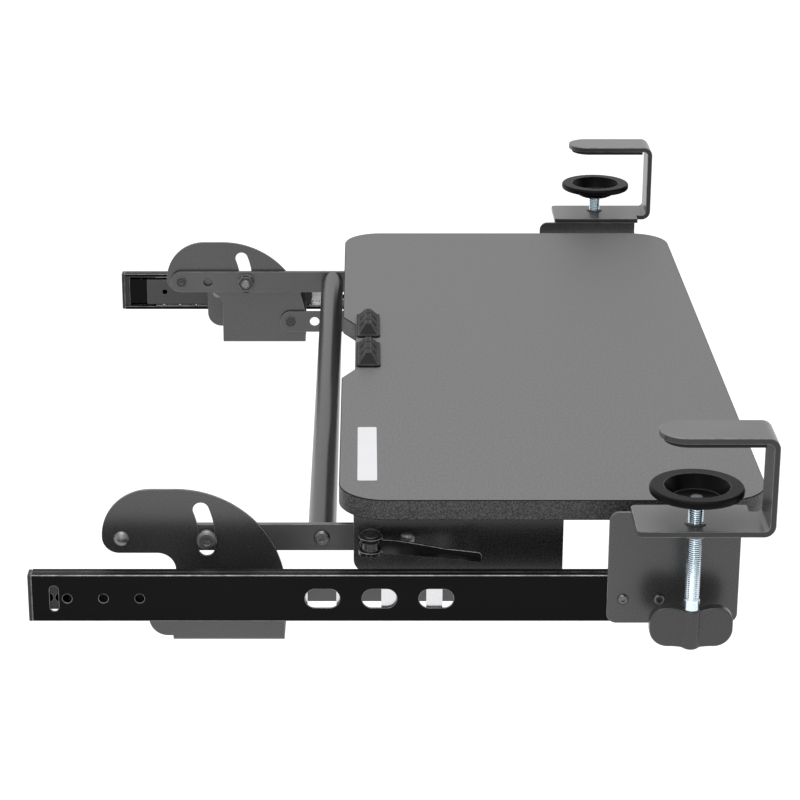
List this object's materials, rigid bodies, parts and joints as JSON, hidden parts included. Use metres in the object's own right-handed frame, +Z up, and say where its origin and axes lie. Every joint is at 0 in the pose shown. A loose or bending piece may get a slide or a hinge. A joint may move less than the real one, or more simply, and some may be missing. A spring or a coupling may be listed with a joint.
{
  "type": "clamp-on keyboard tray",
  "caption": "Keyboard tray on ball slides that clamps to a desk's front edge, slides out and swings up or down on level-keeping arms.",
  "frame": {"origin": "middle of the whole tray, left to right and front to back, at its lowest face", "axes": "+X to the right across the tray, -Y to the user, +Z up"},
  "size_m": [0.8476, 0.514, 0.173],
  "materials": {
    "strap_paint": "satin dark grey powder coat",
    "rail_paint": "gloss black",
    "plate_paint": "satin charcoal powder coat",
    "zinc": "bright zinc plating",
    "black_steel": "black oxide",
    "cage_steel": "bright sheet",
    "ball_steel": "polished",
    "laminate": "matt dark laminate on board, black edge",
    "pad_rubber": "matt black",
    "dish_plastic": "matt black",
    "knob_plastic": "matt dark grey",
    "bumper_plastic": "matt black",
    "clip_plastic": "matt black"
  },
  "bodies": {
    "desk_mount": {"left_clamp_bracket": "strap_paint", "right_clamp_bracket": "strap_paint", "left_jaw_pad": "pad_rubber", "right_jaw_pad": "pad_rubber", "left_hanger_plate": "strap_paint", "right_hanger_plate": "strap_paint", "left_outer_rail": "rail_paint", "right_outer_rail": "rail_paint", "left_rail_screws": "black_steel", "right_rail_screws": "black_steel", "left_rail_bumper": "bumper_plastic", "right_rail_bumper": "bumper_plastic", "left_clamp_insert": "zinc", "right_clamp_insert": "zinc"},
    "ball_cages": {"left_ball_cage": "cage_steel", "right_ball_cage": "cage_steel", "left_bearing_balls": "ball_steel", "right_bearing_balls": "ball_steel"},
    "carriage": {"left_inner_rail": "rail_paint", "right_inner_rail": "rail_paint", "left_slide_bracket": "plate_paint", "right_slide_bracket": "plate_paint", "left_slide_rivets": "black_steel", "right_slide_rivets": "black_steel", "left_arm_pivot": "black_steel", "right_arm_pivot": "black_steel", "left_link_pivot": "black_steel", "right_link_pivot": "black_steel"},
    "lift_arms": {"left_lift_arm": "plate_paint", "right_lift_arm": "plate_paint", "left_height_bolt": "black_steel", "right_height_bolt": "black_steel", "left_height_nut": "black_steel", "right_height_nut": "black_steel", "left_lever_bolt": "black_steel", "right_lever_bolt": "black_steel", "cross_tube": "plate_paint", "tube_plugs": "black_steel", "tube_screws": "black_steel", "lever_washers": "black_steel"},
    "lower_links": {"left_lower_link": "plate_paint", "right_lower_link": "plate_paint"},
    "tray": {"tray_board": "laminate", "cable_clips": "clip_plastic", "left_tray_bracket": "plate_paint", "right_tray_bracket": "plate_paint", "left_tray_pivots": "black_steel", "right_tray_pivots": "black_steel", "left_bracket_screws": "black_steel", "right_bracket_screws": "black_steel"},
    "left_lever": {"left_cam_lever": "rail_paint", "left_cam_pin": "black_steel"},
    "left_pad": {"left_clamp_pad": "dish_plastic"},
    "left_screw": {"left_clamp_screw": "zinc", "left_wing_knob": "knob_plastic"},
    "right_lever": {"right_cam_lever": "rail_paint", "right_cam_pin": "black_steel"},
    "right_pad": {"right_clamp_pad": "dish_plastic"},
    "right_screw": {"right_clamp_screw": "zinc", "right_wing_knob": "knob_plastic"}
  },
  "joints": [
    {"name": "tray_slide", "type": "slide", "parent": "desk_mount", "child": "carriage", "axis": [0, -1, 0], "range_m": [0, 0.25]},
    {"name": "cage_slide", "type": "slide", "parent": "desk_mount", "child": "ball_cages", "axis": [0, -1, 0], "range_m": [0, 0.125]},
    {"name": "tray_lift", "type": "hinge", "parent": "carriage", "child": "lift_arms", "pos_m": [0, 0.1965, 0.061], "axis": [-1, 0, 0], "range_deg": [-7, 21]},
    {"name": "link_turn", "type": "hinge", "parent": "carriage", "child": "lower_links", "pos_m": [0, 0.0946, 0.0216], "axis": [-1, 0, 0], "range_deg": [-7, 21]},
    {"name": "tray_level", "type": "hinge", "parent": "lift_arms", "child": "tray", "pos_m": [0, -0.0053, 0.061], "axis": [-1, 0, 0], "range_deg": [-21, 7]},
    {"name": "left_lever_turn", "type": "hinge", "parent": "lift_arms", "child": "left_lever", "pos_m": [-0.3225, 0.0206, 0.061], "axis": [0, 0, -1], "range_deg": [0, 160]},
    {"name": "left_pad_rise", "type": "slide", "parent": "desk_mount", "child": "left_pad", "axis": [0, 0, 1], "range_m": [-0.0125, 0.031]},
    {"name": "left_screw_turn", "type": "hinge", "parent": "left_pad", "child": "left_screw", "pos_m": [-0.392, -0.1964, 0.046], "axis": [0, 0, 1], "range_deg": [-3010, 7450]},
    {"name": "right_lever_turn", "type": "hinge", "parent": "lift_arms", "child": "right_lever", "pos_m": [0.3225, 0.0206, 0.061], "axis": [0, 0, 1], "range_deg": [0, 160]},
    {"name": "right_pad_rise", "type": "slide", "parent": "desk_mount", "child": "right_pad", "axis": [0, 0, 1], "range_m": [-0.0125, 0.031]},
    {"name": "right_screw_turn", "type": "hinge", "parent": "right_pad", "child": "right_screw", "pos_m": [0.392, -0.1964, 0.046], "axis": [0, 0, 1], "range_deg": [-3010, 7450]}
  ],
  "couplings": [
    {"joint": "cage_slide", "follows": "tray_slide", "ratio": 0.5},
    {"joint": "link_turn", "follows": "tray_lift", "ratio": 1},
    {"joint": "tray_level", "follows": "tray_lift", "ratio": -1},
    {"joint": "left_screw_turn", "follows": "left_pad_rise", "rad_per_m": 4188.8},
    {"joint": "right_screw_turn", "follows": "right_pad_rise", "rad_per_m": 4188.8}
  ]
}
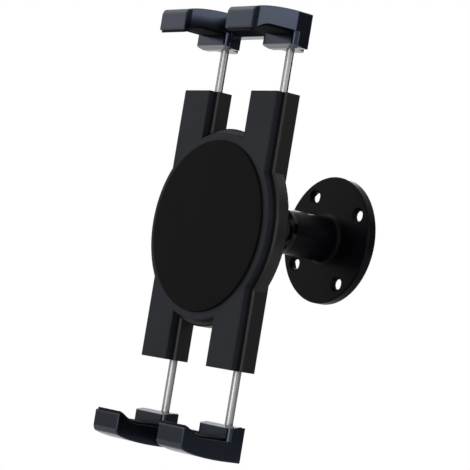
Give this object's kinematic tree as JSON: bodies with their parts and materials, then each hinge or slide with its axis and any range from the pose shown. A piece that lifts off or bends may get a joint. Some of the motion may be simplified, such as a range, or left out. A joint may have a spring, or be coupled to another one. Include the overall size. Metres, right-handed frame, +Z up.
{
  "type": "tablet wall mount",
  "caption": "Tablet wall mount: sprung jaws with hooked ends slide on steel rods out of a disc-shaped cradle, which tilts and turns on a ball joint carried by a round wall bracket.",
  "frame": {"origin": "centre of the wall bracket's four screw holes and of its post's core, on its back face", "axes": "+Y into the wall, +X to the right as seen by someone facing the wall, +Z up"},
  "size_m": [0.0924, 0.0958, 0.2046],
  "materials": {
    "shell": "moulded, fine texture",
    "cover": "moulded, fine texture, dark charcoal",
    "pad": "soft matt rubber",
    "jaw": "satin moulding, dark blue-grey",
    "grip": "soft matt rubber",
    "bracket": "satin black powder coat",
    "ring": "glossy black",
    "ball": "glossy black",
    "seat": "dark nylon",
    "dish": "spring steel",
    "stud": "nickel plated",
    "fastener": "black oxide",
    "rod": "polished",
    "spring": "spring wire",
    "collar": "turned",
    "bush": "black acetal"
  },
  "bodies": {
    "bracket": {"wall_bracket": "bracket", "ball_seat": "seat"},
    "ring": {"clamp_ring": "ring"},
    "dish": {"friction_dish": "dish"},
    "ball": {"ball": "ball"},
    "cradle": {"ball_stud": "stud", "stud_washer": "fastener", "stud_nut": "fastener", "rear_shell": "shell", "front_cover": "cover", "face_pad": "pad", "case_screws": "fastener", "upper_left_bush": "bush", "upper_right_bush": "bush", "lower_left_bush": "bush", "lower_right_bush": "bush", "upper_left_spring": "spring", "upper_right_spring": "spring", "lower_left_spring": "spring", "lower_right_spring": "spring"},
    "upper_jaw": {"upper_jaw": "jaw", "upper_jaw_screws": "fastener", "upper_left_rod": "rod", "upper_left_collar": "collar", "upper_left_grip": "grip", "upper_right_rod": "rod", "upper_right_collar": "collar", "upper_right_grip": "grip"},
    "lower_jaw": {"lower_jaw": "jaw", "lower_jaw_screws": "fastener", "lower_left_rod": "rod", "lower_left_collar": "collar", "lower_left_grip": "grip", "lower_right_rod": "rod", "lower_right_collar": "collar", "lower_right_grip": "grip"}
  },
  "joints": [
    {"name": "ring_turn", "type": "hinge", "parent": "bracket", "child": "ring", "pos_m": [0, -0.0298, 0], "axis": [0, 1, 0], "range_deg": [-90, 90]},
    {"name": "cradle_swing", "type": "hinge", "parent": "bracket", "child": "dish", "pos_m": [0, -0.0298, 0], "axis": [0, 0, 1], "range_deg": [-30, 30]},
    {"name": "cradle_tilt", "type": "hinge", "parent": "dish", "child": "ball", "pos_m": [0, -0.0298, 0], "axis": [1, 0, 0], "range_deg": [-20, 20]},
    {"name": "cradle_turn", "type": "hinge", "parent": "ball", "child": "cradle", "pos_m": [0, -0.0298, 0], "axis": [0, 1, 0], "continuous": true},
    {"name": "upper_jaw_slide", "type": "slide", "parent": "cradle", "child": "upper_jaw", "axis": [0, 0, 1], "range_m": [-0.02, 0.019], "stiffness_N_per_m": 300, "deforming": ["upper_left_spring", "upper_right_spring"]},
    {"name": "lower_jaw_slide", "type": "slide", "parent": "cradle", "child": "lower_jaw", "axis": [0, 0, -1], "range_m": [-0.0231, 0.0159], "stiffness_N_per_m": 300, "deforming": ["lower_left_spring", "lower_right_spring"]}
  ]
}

----------

■ Written problem ■
In the material above, how many lines hold the word "with"? Say only the number.

■ Solution below ■
3